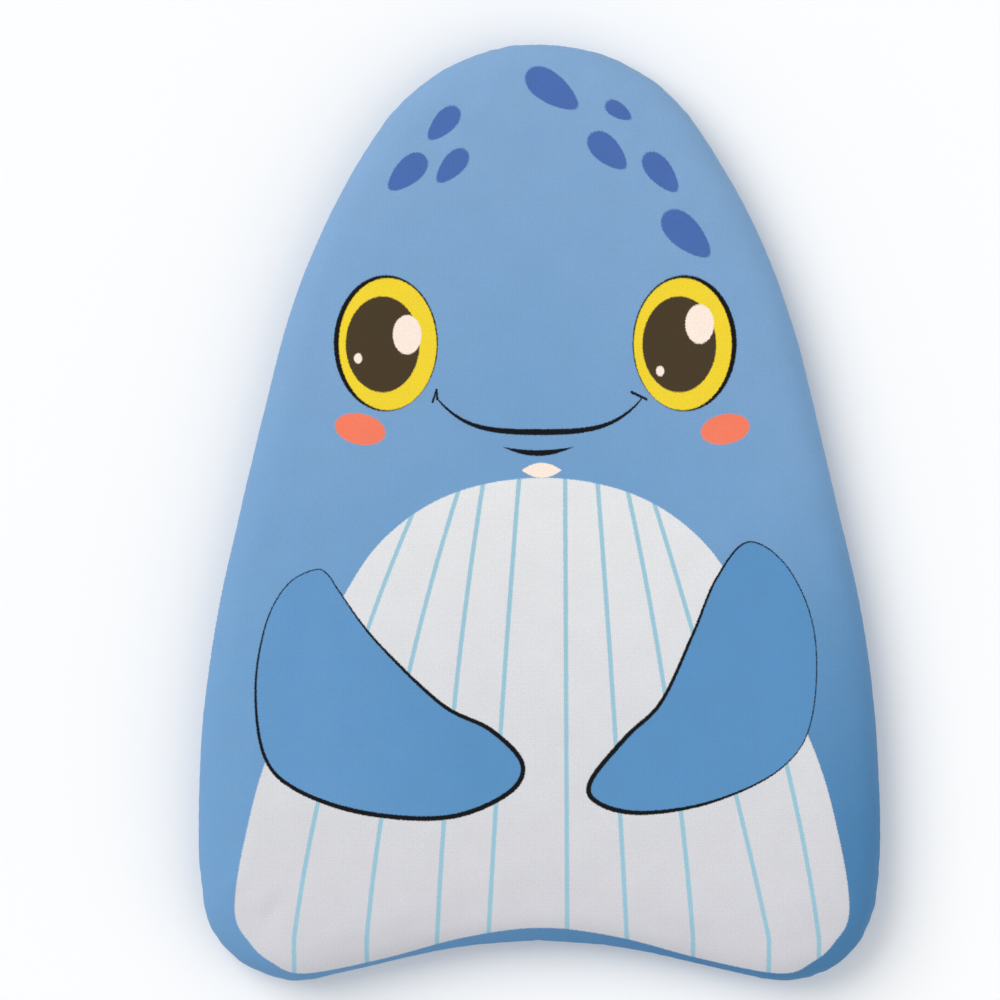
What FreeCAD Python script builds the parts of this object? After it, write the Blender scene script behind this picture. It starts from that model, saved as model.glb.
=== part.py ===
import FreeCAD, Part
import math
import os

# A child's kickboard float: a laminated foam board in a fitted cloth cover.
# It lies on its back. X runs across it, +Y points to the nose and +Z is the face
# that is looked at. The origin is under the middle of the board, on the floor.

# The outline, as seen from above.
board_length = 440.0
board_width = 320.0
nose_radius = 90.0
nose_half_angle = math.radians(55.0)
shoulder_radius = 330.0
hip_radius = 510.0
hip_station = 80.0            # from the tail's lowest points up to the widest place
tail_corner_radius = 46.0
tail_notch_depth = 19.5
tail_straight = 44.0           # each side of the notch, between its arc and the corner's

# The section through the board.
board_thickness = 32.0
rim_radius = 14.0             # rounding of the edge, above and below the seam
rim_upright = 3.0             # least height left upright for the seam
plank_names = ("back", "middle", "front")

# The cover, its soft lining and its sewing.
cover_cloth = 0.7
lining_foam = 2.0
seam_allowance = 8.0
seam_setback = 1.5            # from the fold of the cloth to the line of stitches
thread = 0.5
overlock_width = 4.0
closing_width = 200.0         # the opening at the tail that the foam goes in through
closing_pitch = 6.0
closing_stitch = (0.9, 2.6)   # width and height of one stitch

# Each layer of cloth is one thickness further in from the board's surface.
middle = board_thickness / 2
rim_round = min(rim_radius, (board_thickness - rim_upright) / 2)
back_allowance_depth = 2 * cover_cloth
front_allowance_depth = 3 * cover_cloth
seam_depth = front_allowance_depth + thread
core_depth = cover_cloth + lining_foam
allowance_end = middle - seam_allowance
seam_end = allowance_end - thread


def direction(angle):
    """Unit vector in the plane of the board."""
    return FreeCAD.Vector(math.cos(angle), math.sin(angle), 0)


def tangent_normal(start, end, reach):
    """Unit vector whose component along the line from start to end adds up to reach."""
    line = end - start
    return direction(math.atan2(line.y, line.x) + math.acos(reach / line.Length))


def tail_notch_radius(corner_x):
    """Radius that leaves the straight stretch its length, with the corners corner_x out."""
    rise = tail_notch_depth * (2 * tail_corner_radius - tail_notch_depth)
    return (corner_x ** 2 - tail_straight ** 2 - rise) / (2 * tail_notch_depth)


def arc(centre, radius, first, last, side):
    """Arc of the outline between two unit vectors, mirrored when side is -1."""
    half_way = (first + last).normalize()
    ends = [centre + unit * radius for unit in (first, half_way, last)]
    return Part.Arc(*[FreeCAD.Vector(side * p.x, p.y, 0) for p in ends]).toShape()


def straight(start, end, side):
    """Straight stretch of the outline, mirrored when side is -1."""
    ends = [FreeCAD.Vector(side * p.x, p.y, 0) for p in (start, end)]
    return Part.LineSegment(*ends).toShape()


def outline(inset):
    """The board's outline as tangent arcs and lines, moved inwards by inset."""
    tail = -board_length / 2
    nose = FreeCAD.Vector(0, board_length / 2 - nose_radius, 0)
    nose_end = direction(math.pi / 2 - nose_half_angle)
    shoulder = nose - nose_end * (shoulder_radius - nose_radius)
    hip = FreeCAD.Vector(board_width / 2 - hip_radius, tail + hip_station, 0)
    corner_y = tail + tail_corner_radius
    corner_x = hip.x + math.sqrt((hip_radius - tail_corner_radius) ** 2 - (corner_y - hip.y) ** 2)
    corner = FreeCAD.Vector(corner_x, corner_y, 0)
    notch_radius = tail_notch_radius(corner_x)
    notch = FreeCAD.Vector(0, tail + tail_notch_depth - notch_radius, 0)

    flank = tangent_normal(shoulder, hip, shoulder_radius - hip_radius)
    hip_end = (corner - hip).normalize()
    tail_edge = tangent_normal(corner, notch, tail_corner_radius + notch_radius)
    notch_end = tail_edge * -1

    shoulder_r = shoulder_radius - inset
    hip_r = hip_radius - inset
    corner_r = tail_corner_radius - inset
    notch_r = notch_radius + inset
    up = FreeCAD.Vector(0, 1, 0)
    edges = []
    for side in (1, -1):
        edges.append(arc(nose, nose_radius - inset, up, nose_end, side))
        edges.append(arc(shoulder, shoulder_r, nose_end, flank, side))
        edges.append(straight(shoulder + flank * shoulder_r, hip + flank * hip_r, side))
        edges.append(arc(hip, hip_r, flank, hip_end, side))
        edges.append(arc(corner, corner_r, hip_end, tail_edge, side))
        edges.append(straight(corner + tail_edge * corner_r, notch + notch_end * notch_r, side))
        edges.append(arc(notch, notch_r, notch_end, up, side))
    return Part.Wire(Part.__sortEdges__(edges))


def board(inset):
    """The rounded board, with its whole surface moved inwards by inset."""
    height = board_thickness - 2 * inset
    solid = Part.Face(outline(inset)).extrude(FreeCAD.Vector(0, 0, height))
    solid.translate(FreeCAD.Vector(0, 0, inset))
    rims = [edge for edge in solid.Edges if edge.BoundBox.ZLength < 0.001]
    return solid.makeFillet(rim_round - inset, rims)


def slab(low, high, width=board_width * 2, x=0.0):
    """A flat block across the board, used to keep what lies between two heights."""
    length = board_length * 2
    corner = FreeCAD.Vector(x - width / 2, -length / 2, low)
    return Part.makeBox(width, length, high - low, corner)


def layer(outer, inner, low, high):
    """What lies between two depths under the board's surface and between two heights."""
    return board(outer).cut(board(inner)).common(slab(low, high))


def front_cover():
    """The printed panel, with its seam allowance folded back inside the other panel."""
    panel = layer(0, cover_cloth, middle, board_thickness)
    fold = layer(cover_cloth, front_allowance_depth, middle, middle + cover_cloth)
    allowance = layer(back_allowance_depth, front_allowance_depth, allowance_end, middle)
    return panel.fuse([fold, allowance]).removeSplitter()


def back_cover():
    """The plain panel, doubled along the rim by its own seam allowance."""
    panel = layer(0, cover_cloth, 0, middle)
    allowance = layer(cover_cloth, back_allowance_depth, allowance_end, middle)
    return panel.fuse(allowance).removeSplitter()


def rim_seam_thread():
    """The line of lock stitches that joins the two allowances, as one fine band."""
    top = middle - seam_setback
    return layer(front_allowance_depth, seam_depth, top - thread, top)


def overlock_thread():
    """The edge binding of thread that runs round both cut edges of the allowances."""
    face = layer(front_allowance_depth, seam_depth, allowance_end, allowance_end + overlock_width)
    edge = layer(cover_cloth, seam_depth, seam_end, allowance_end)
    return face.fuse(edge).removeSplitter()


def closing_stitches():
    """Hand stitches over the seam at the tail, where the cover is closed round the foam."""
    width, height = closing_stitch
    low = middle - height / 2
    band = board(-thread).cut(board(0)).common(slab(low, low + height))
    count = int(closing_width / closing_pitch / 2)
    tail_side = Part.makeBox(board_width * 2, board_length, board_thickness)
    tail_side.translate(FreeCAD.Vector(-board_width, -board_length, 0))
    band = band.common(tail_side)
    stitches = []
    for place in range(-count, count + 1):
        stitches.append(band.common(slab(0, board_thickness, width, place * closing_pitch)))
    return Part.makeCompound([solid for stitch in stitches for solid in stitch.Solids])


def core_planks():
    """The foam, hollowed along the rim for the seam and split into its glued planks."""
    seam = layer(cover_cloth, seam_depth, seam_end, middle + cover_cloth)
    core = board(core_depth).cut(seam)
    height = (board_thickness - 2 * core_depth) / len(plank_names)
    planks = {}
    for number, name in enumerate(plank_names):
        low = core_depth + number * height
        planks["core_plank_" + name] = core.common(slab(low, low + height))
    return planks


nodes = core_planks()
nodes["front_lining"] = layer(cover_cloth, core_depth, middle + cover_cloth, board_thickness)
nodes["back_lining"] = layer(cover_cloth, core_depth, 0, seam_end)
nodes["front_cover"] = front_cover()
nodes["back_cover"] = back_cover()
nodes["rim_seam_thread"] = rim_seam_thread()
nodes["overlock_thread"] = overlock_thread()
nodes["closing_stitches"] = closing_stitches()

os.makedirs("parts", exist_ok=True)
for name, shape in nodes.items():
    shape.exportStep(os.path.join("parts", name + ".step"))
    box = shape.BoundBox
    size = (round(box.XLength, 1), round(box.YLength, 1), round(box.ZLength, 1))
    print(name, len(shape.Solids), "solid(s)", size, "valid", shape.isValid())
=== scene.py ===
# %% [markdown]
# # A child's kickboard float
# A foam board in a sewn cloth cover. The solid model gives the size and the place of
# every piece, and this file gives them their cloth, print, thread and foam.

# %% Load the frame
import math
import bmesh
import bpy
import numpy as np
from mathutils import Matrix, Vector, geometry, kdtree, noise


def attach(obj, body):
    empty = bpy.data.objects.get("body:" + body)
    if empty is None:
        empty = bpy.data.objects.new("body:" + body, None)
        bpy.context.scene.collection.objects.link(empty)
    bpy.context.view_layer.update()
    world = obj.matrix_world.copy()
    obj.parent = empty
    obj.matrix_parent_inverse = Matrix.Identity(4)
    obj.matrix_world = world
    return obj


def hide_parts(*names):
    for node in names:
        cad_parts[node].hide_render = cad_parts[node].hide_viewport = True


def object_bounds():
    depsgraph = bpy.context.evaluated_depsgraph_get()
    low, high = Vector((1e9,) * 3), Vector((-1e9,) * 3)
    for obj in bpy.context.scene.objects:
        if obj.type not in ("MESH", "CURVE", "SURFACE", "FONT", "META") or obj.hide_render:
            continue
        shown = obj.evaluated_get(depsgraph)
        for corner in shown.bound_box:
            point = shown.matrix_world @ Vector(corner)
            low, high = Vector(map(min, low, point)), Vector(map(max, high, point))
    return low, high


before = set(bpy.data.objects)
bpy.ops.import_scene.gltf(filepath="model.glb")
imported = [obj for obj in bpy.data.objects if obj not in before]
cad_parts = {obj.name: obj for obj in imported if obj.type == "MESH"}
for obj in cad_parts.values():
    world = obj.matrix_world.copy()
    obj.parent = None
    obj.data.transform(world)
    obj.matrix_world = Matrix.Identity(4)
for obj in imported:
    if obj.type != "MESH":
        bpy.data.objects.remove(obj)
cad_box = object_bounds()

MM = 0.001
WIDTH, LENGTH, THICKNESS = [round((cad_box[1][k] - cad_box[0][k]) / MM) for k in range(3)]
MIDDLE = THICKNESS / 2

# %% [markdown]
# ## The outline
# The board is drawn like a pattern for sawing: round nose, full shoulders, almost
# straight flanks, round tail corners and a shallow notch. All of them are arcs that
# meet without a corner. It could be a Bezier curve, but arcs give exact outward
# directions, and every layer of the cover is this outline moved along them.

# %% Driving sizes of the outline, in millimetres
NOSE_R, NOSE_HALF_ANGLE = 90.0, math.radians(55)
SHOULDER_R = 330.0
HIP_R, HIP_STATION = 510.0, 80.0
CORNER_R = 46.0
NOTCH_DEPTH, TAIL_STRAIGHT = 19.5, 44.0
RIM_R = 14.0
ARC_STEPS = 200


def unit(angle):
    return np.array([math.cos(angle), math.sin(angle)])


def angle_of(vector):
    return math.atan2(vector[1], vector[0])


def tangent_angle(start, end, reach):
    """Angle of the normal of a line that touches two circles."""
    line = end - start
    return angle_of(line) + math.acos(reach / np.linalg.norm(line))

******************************

Reproduce, exactly as written, the stretch of lines whose first line is the one with "nodes = core_planks()" and whose last line is the one with "bpy.context.view_layer.update()".

nodes = core_planks()
nodes["front_lining"] = layer(cover_cloth, core_depth, middle + cover_cloth, board_thickness)
nodes["back_lining"] = layer(cover_cloth, core_depth, 0, seam_end)
nodes["front_cover"] = front_cover()
nodes["back_cover"] = back_cover()
nodes["rim_seam_thread"] = rim_seam_thread()
nodes["overlock_thread"] = overlock_thread()
nodes["closing_stitches"] = closing_stitches()

os.makedirs("parts", exist_ok=True)
for name, shape in nodes.items():
    shape.exportStep(os.path.join("parts", name + ".step"))
    box = shape.BoundBox
    size = (round(box.XLength, 1), round(box.YLength, 1), round(box.ZLength, 1))
    print(name, len(shape.Solids), "solid(s)", size, "valid", shape.isValid())
=== scene.py ===
# %% [markdown]
# # A child's kickboard float
# A foam board in a sewn cloth cover. The solid model gives the size and the place of
# every piece, and this file gives them their cloth, print, thread and foam.

# %% Load the frame
import math
import bmesh
import bpy
import numpy as np
from mathutils import Matrix, Vector, geometry, kdtree, noise


def attach(obj, body):
    empty = bpy.data.objects.get("body:" + body)
    if empty is None:
        empty = bpy.data.objects.new("body:" + body, None)
        bpy.context.scene.collection.objects.link(empty)
    bpy.context.view_layer.update()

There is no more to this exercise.